__Data excerpt__.
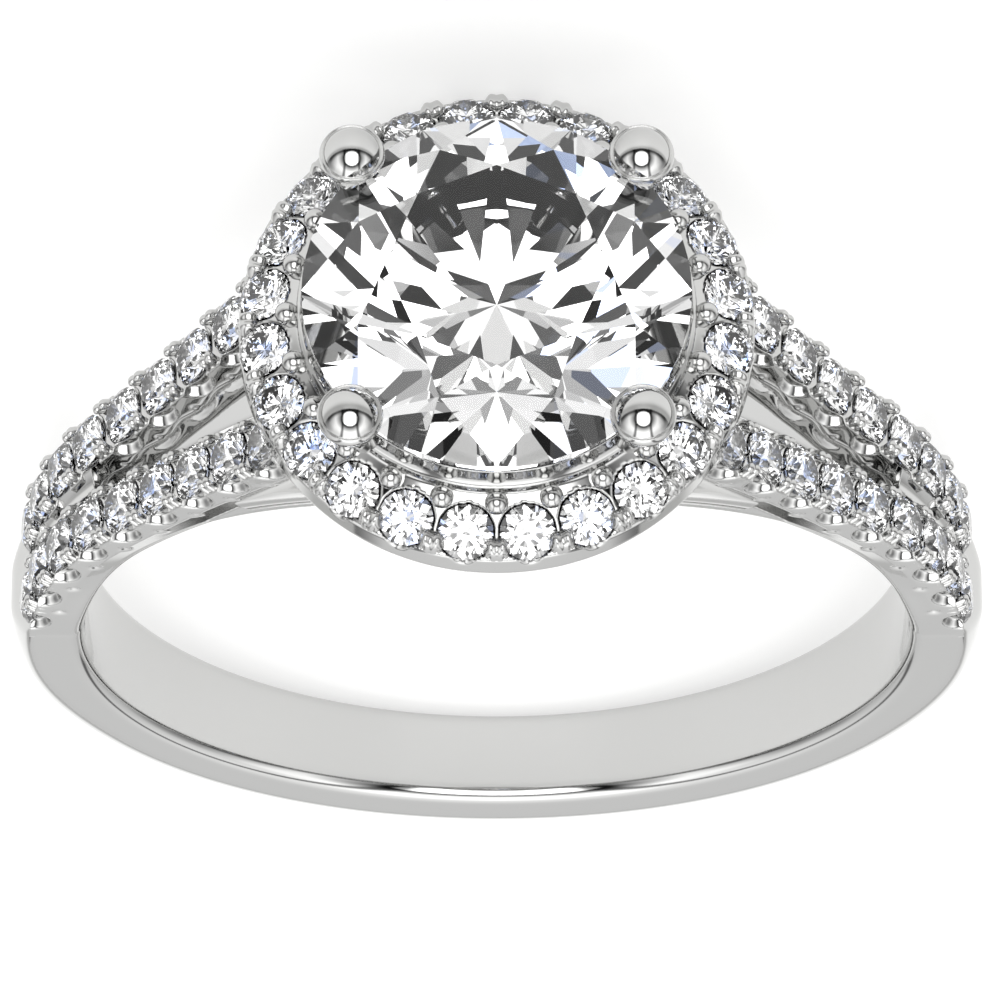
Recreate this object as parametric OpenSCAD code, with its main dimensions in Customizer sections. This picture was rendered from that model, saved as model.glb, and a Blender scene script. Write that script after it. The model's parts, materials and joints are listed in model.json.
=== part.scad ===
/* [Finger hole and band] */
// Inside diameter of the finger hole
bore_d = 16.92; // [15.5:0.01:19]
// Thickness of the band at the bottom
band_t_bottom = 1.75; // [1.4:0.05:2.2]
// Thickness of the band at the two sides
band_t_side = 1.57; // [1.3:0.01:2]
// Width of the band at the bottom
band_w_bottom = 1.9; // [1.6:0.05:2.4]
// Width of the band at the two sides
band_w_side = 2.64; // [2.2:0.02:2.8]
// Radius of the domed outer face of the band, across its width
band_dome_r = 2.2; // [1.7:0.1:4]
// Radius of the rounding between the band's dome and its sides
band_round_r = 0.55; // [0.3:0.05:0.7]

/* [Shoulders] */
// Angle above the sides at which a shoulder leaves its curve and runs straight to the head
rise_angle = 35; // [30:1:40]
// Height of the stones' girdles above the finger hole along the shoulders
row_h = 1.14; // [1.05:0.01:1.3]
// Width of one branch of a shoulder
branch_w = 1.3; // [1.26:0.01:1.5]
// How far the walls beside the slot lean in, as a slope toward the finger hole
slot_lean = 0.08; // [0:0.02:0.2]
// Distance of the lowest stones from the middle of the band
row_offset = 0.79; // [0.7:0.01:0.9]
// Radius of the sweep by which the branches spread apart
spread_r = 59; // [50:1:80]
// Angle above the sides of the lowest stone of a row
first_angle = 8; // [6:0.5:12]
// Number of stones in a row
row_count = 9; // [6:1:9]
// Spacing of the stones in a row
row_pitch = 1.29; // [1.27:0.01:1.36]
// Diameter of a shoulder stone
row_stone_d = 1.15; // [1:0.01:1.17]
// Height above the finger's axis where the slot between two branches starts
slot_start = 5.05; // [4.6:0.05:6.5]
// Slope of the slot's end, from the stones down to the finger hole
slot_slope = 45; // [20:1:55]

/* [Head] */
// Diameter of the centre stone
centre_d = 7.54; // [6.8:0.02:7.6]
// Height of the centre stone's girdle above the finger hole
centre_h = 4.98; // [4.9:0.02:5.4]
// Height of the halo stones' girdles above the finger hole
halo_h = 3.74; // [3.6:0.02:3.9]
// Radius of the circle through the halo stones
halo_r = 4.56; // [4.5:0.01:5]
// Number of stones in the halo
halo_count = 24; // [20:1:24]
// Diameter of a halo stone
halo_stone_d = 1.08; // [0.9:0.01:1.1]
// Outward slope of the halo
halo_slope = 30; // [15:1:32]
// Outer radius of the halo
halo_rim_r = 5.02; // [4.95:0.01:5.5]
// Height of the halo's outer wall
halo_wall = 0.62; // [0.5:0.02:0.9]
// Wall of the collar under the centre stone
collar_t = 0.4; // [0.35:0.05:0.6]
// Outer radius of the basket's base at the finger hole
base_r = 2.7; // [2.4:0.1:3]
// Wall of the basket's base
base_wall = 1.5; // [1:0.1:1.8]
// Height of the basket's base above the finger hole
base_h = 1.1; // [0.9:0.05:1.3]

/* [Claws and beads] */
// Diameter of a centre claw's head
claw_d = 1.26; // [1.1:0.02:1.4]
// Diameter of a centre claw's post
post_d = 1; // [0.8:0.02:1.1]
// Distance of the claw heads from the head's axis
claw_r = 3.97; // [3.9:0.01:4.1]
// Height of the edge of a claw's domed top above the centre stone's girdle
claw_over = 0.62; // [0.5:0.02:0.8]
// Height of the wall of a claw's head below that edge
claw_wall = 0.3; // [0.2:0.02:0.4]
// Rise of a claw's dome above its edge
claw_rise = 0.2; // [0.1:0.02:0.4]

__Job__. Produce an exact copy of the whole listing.

__Answer to this problem__.
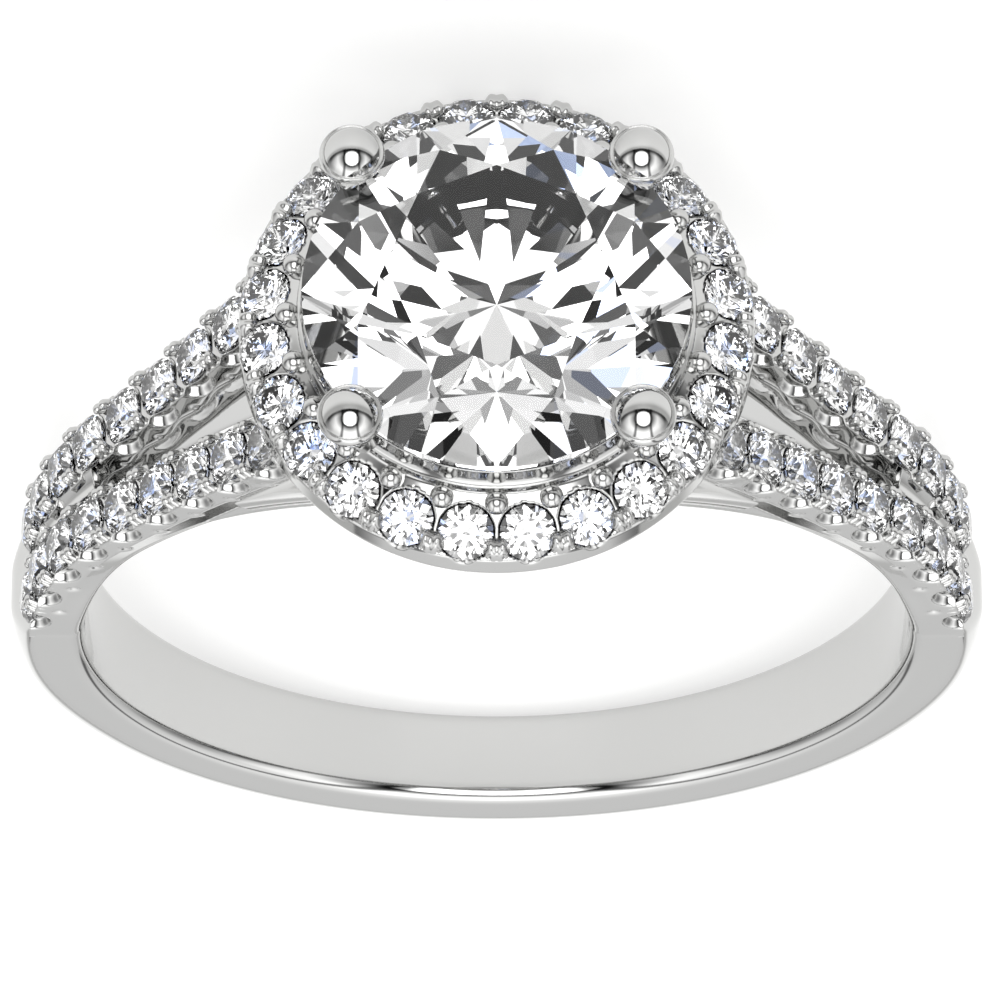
Recreate this object as parametric OpenSCAD code, with its main dimensions in Customizer sections. This picture was rendered from that model, saved as model.glb, and a Blender scene script. Write that script after it. The model's parts, materials and joints are listed in model.json.
=== part.scad ===
/* [Finger hole and band] */
// Inside diameter of the finger hole
bore_d = 16.92; // [15.5:0.01:19]
// Thickness of the band at the bottom
band_t_bottom = 1.75; // [1.4:0.05:2.2]
// Thickness of the band at the two sides
band_t_side = 1.57; // [1.3:0.01:2]
// Width of the band at the bottom
band_w_bottom = 1.9; // [1.6:0.05:2.4]
// Width of the band at the two sides
band_w_side = 2.64; // [2.2:0.02:2.8]
// Radius of the domed outer face of the band, across its width
band_dome_r = 2.2; // [1.7:0.1:4]
// Radius of the rounding between the band's dome and its sides
band_round_r = 0.55; // [0.3:0.05:0.7]

/* [Shoulders] */
// Angle above the sides at which a shoulder leaves its curve and runs straight to the head
rise_angle = 35; // [30:1:40]
// Height of the stones' girdles above the finger hole along the shoulders
row_h = 1.14; // [1.05:0.01:1.3]
// Width of one branch of a shoulder
branch_w = 1.3; // [1.26:0.01:1.5]
// How far the walls beside the slot lean in, as a slope toward the finger hole
slot_lean = 0.08; // [0:0.02:0.2]
// Distance of the lowest stones from the middle of the band
row_offset = 0.79; // [0.7:0.01:0.9]
// Radius of the sweep by which the branches spread apart
spread_r = 59; // [50:1:80]
// Angle above the sides of the lowest stone of a row
first_angle = 8; // [6:0.5:12]
// Number of stones in a row
row_count = 9; // [6:1:9]
// Spacing of the stones in a row
row_pitch = 1.29; // [1.27:0.01:1.36]
// Diameter of a shoulder stone
row_stone_d = 1.15; // [1:0.01:1.17]
// Height above the finger's axis where the slot between two branches starts
slot_start = 5.05; // [4.6:0.05:6.5]
// Slope of the slot's end, from the stones down to the finger hole
slot_slope = 45; // [20:1:55]

/* [Head] */
// Diameter of the centre stone
centre_d = 7.54; // [6.8:0.02:7.6]
// Height of the centre stone's girdle above the finger hole
centre_h = 4.98; // [4.9:0.02:5.4]
// Height of the halo stones' girdles above the finger hole
halo_h = 3.74; // [3.6:0.02:3.9]
// Radius of the circle through the halo stones
halo_r = 4.56; // [4.5:0.01:5]
// Number of stones in the halo
halo_count = 24; // [20:1:24]
// Diameter of a halo stone
halo_stone_d = 1.08; // [0.9:0.01:1.1]
// Outward slope of the halo
halo_slope = 30; // [15:1:32]
// Outer radius of the halo
halo_rim_r = 5.02; // [4.95:0.01:5.5]
// Height of the halo's outer wall
halo_wall = 0.62; // [0.5:0.02:0.9]
// Wall of the collar under the centre stone
collar_t = 0.4; // [0.35:0.05:0.6]
// Outer radius of the basket's base at the finger hole
base_r = 2.7; // [2.4:0.1:3]
// Wall of the basket's base
base_wall = 1.5; // [1:0.1:1.8]
// Height of the basket's base above the finger hole
base_h = 1.1; // [0.9:0.05:1.3]

/* [Claws and beads] */
// Diameter of a centre claw's head
claw_d = 1.26; // [1.1:0.02:1.4]
// Diameter of a centre claw's post
post_d = 1; // [0.8:0.02:1.1]
// Distance of the claw heads from the head's axis
claw_r = 3.97; // [3.9:0.01:4.1]
// Height of the edge of a claw's domed top above the centre stone's girdle
claw_over = 0.62; // [0.5:0.02:0.8]
// Height of the wall of a claw's head below that edge
claw_wall = 0.3; // [0.2:0.02:0.4]
// Rise of a claw's dome above its edge
claw_rise = 0.2; // [0.1:0.02:0.4]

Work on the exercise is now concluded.